The climb up nearly broke Adam

Once we reached the AT junction, the trail was smooth and relatively flat or downhill until we reached our car. Overall, this backpacking trip was tough for an overnight trip. The terrain the first day was rough and overgrown and the second day was a feeling of worried we were lost, followed by an incredibly tough uphill climb. While we hadn’t done this loop before, I’m not sure if we would do it again due to the toughness. The campsite was the real bonus of the trip and we enjoyed the location and the times near the water. I would camp again at this spot, but I think there are better approach trails that aren’t as challenging.

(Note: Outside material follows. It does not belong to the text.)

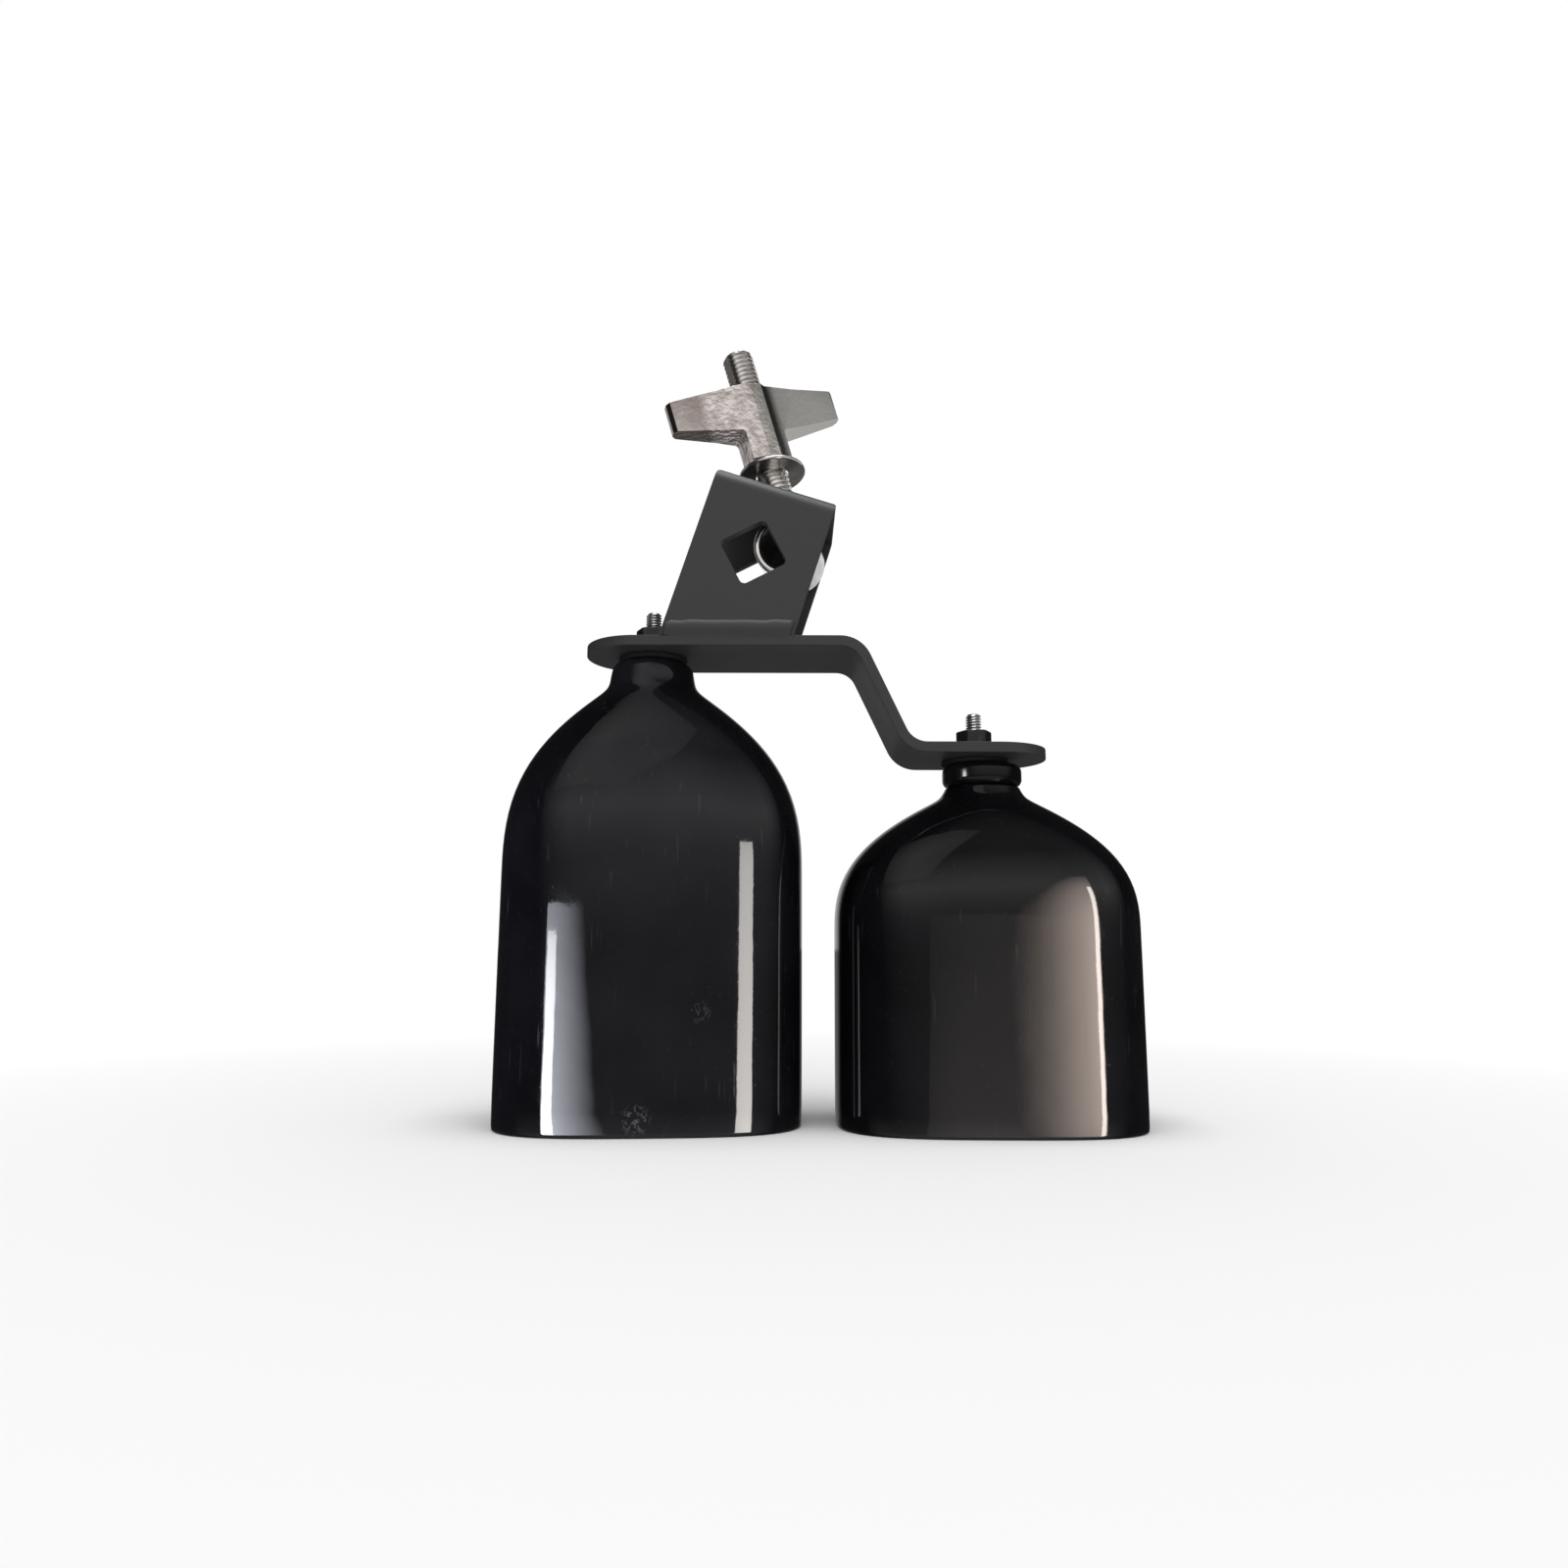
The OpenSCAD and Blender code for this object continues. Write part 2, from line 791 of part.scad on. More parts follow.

Adam checks the map to make sure the climbing was finished at the top of the junction.

Turn-by-Turn for Day 2

  • Start out from camp, following the yellow-blazed Big Run Portal trail upstream. There will be many stream crossings. Pay close attention to blazes, they’re sometimes hard to find and the trail gets hard to follow at stream crossings
  • Pass a junction to the left with the Rocky Mountain Run Trail (staying on the Big Run Portal)
  • Soon after, pass the junction with the Patterson Ridge Trail, continue with several more stream crossings (staying on Big Run Portal). All told, you will remain on the Big Run Portal trail for about 4.5 miles.
  • Reach the junction of the Big Run Portal and Big Run trails. Take a right onto the Big Run Trail and climb steeply uphill for 1.2 miles. At the top of the climb, you will reach the 4-way junction you passed on Day 1.
  • At the junction, take a left and follow the Big Run trail for .65 miles back to the Appalachian Trail.
  • At the AT junction, take a right and follow the AT south back to your vehicle.

Trail Notes

  • Distance – 14.3 miles (7.41 on Day 1, 6.89 on Day 2)
  • Elevation Change – 2881 ft. (1020′ on Day 1, 1861′ on Day 2)
  • Difficulty –  5.  This is a tough hike with rugged terrain, water crossings, and steep climbs.
  • Trail Conditions – 2. The trail was extremely overgrown on Day 1 (crossing Rockytop) and water crossings can be challenging on Day 2.
  • Views – 4.5. Excellent views from Rockytop summit and all along the descent to Big Run.
  • Streams/Waterfalls – 5. Truly beautiful, rugged Shenandoah stream scenery and some of the nicest campsites near water in the park.
  • Wildlife – 4. We saw some deer and a yearling bear.
  • Ease to Navigate – 2. The overgrowth made the trail difficult to follow at times. The water crossings on Day 2 were poorly marked.
  • Solitude – 4.5. We did this trail midweek during a stretch of perfect September weather. We only saw a couple people on Day 1 and nobody on Day 2.

Maps

Day One – Elevation Profile
Day Two – Elevation Profile

Directions to trailhead:  The parking lot is Brown Gap along Skyline Drive in Shenandoah National Park.